The Place: Christchurch, New Zealand

February 18, 2013
2 min read

Two years ago, a series of massive earthquakes shook Christchurch, New Zealand, to its spine, folding its central business district into a cordoned-off red zone. But even as the historic gateway to the South Island readies for a years-long rebuild, a spirit of innovation is rising out of the rubble to shake things up for good.

“There’s nothing ghoulish about the central city anymore — it’s full of potential,” says Anthony Wright, director of the Canterbury Museum. Case in point is the gritty yet jubilant Re:START mall, a city-within-a-city of bright shipping containers outfitted as cafes, bookstores, and shops, with winding avenues, street performers, and gardens welcoming people back downtown.

All around town, in fact, new life is sprouting in vacant spaces. At the quirky Smash Palace on a busy corner, an old bus serves craft beer and “bodgie burgers” (with egg and beetroot) in a lot strung with multicolored lights and enclosed by scaffolds wrapped with white tarps (bartenders dole out hot-water bottles in winter).

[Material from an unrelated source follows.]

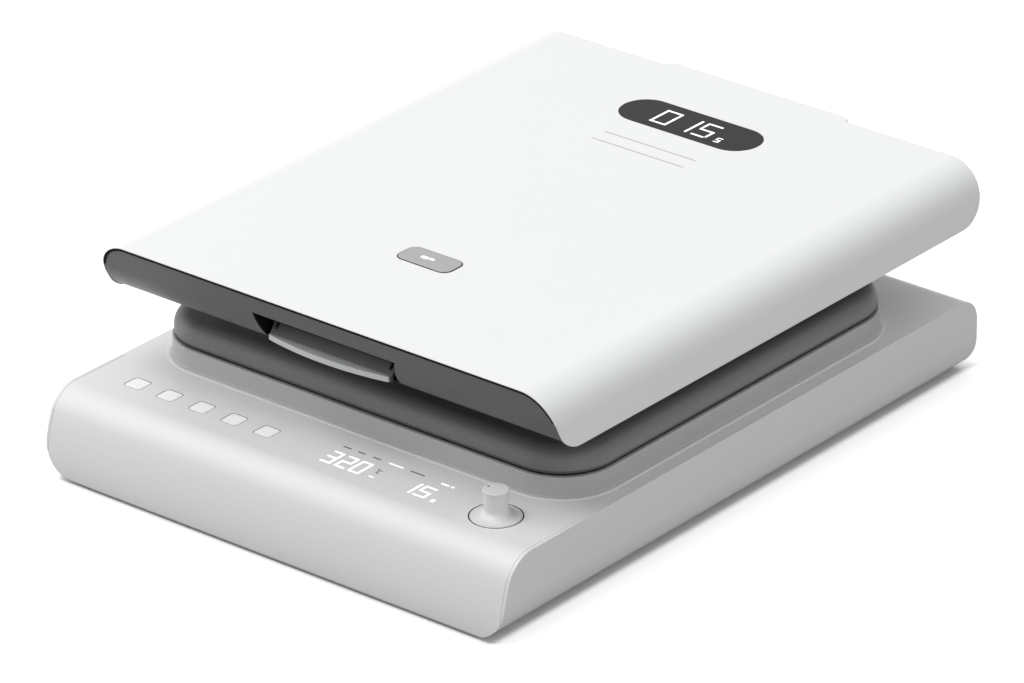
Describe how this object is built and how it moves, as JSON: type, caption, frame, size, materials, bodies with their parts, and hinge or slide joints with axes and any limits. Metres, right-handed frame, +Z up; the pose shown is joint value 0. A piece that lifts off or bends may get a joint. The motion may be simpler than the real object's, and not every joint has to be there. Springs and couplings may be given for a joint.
{
  "type": "heat press",
  "caption": "Closed automatic clamshell heat press: flat base with touch keys and knob, raised bed, hanging heating head, white lid.",
  "frame": {"origin": "middle of the footprint's bounding box, on the table", "axes": "+X to the right seen from the front, +Y to the rear, +Z up"},
  "size_m": [0.44, 0.585, 0.1733],
  "materials": {
    "white_shell": "satin moulded plastic",
    "grey_shell": "satin moulded plastic",
    "dark_shell": "fine matt moulded plastic",
    "head_cover": "satin powder coat",
    "smoked_lens": "smooth smoked acrylic",
    "key_lens": "frosted plastic",
    "silver_trim": "fine satin anodised",
    "silver_button": "satin painted plastic",
    "pad_silicone": "matt silicone",
    "foot_rubber": "matt rubber",
    "platen_coating": "non-stick coated aluminium",
    "cast_alloy": "as-cast alloy",
    "plated_steel": "zinc-plated sheet steel",
    "polished_steel": "ground and polished steel",
    "bronze": "sintered bronze",
    "gear_plastic": "acetal",
    "circuit_board": "solder resist",
    "part_body": "moulded component bodies",
    "blanket": "mineral fibre blanket",
    "black_plastic": "fine matt moulded plastic"
  },
  "bodies": {
    "base": {"base_cover": "grey_shell", "base_pan": "plated_steel", "rubber_feet": "foot_rubber", "pan_screws": "plated_steel", "bed_rim": "grey_shell", "bed_plate": "cast_alloy", "bed_pad": "pad_silicone", "bed_pillars": "plated_steel", "touch_keys": "key_lens", "knob_bezel": "silver_trim", "encoder_body": "part_body", "control_board": "circuit_board", "panel_display": "part_body", "power_inlet": "black_plastic", "inlet_pins": "polished_steel", "switch_frame": "black_plastic", "power_board": "circuit_board", "power_parts": "part_body", "hinge_brackets": "cast_alloy", "hinge_pin": "polished_steel", "hinge_springs": "plated_steel", "hinge_tower": "grey_shell", "hinge_anchor": "plated_steel", "hinge_bolts": "plated_steel"},
    "lid": {"lid_shell": "white_shell", "lid_tray": "dark_shell", "lid_screws": "plated_steel", "lid_frame": "plated_steel", "guide_bushes": "bronze", "screw_bearing": "bronze", "drive_bridge": "plated_steel", "press_motor": "plated_steel", "display_lens": "smoked_lens", "display_box": "black_plastic", "button_frame": "black_plastic", "button_switch": "part_body", "handle_pin": "polished_steel"},
    "head": {"head_housing": "head_cover", "heating_plate": "platen_coating", "heating_element": "polished_steel", "platen_studs": "plated_steel", "head_insulation": "blanket", "heat_sensor": "part_body", "head_carrier": "plated_steel", "guide_posts": "polished_steel", "press_screw": "polished_steel"},
    "nut_gear": {"nut_gear": "gear_plastic"},
    "pinion": {"motor_pinion": "polished_steel"},
    "start_button": {"start_button": "silver_button"},
    "pull_handle": {"handle_flap": "dark_shell", "handle_bar": "silver_trim"},
    "knob": {"knob": "grey_shell", "encoder_shaft": "polished_steel"},
    "rocker": {"switch_rocker": "black_plastic"}
  },
  "joints": [
    {"name": "lid_hinge", "type": "hinge", "parent": "base", "child": "lid", "pos_m": [0, 0.258, 0.108], "axis": [-1, 0, 0], "range_deg": [0, 60]},
    {"name": "head_lift", "type": "slide", "parent": "lid", "child": "head", "axis": [0, 0, 1], "range_m": [0, 0.018]},
    {"name": "nut_turn", "type": "hinge", "parent": "lid", "child": "nut_gear", "pos_m": [0, 0.0057, 0.1435], "axis": [0, 0, 1], "range_deg": [-10, 1090]},
    {"name": "pinion_turn", "type": "hinge", "parent": "lid", "child": "pinion", "pos_m": [0.05625, 0.0057, 0.1435], "axis": [0, 0, 1], "range_deg": [-4360, 40]},
    {"name": "button_press", "type": "slide", "parent": "lid", "child": "start_button", "axis": [0, 0, -1], "range_m": [0, 0.0012], "stiffness_N_per_m": 800, "springref_m": -0.002},
    {"name": "handle_pull", "type": "hinge", "parent": "lid", "child": "pull_handle", "pos_m": [0, -0.2065, 0.149], "axis": [-1, 0, 0], "range_deg": [0, 15], "stiffness_Nm_per_rad": 0.4, "springref_deg": -28.65},
    {"name": "knob_turn", "type": "hinge", "parent": "base", "child": "knob", "pos_m": [0.167, -0.2343, 0.07], "axis": [0, 0, 1], "continuous": true},
    {"name": "rocker_tilt", "type": "hinge", "parent": "base", "child": "rocker", "pos_m": [-0.12, 0.275, 0.032], "axis": [0, 0, 1], "range_deg": [0, 14]}
  ],
  "couplings": [
    {"joint": "nut_turn", "follows": "head_lift", "rad_per_m": 1047.2},
    {"joint": "pinion_turn", "follows": "head_lift", "rad_per_m": -4188.8}
  ]
}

More signs of rebirth: Actor Ian McKellen has rallied around the repair of the historic Isaac Theatre Royal, and September brought the reopening of the central Hotel Ibis, with its restaurant/bar Oopen overlooking Re:START. Nearby, construction crews work on resurgent Cathedral Square.

This article, written by Carrie Miller, appeared in the February/March issue of National Geographic Traveler. There’s a lot that’s not online: Subscribe today to get the print edition for just $10 a year.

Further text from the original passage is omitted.